The idea of a designer in games is also complicated as the role itself covers a number of sins. To help us understand this lets attempt to categorise the different specialisations.

Please forgive me a few liberties in my definitions and remember that they are only intended to support an objective discussion.

For many game designers the reality of the role is less about the creative realisation of your own ideas, but more about making the best experience within isolated game systems

Oscar Clark

System Designers are often one-step away from coders in the way that they have to scrutinise the skeleton of the game mechanics and make sure that the logical flow and all of the variables in the game’s system are consistent and don’t break.

They need to have superb logic skills as well as the ability to think like an evil QA tester bent on breaking their own toys with edge case strategies.
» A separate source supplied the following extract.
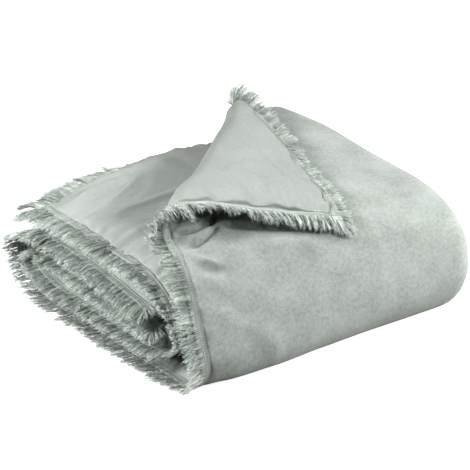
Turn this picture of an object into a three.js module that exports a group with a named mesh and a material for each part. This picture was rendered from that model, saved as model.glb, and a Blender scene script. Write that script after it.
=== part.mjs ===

They often excel at creating games with meaningful emergent properties, but at the same time can kill the overall experience as they seek to protect the purity of the systems.

Experiential Designers have the task to protect the aesthetic framework and ensure that there is a balance between the control and camera systems and the sensory values of the game in terms of arty, sound, narrative, etcetera. The effect of rules and mechanics are often secondary and they often rely on progressive gameplay design where the systems are intended to resolve only specific scenes in a game and are (too often?) hand-crafted each time to get past the discrepancies created because of the emphasis to ensure that the story can flow. These are the guys who can deliver emotional values, even cinematic experiences, but at the expense of the players sense of autonomy.

User Experience Designers have to tear their focus away from the game itself and instead think about the experience of the player. Following the rise of free-to-play and service-based games their focus on the ’ease of interaction’ is only one part of the role. Increasingly, these designers are being called on to think about the player lifecycle, the first time user experience and even the route to monetisation.

Too often these guys are seen as subordinate to the more gameplay-focused designers but I think the difference between a UI designer and a UX designer is that they consider the end-to-end journey of the player. This is more than just delivering pretty menu systems and more about considering the whole player lifecycle from discovery to learning, engaging and eventually churning. The holistic player experience is as important and different to the experience of the hero or flow of the gameplay.

The more I think on it he more I see the role of the game designer as one of waste reduction rather than creation.

Tadhg Kelly

Vision Designers are the last type I want to explore, but don’t let that name fool you. These guys are often considered the high-priests or rock stars of design, usually unfairly. What I’m referring to here is the kind of designer who ‘owns’ the overall vision of the game and is able to think of that not just in terms of systems or snapshot moments of play; but as a flow – a journey. These guys have to consider the market conditions, the audience needs and the ability of the team to deliver on the project. However, to have this vision it’s essential to have a higher (helicopter) view of the game which inevitably means less focus on the individual elements of the design. Vision designers are not better than the other types I’ve described, but they are often better positioned to make strategic decisions because they see the project as a whole living entity.

Thinking about these different design roles in this way shows the problem with answering what makes a good designer, because being good at the skills and mindset needed for one of these roles, doesn’t necessarily make you a good designer in the others – indeed it’s probably a sign that you aren’t. Each designer type fits a different set of needs. A good designer is the kind that the project needs, but that doesn’t really answer the question.

When I spoke with Tadhg Kelly, author of ‘What Games Are’ on the subject of this article recently, he mentioned his upcoming book "Raw Game Design" and an idea he’s been kicking around: "The more I think on it", he said, "The more I see the role of the game designer as one of waste reduction rather than creation. I’m like the bin man of the team, the guy who kicks out a lot of junk ideas before they become expensive, who deliberately tries to reduce the possibility space of prototyping down to something manageable. Sometimes that makes me the bad guy I suppose, but in my experience a designer has to be able to do that. That’s their value to the team. That’s what they’re paid for."

That idea of the game designer as an assessor of the value of the idea for the specific project, rather than their role as a creator, is highly compelling. Coming up with ideas is rarely the problem and the real skill of a designer is to assess an idea in the context of the experience, product or service we are trying to create. How can we realise the best outcome and deliver the right product or service for the problem; which also fits with the classic mantra of good design – form follows function.

However, I think that also highlights another absolutely vital skill. The ability to communicate. It’s not enough to know the right things to deliver. We also have to communicate that effectively to the rest of the team and ensure that they are truly bought into the idea; building trust and taking them with us. Good designers are able to imagine the possible. Great ones are able to empower their team to deliver on it.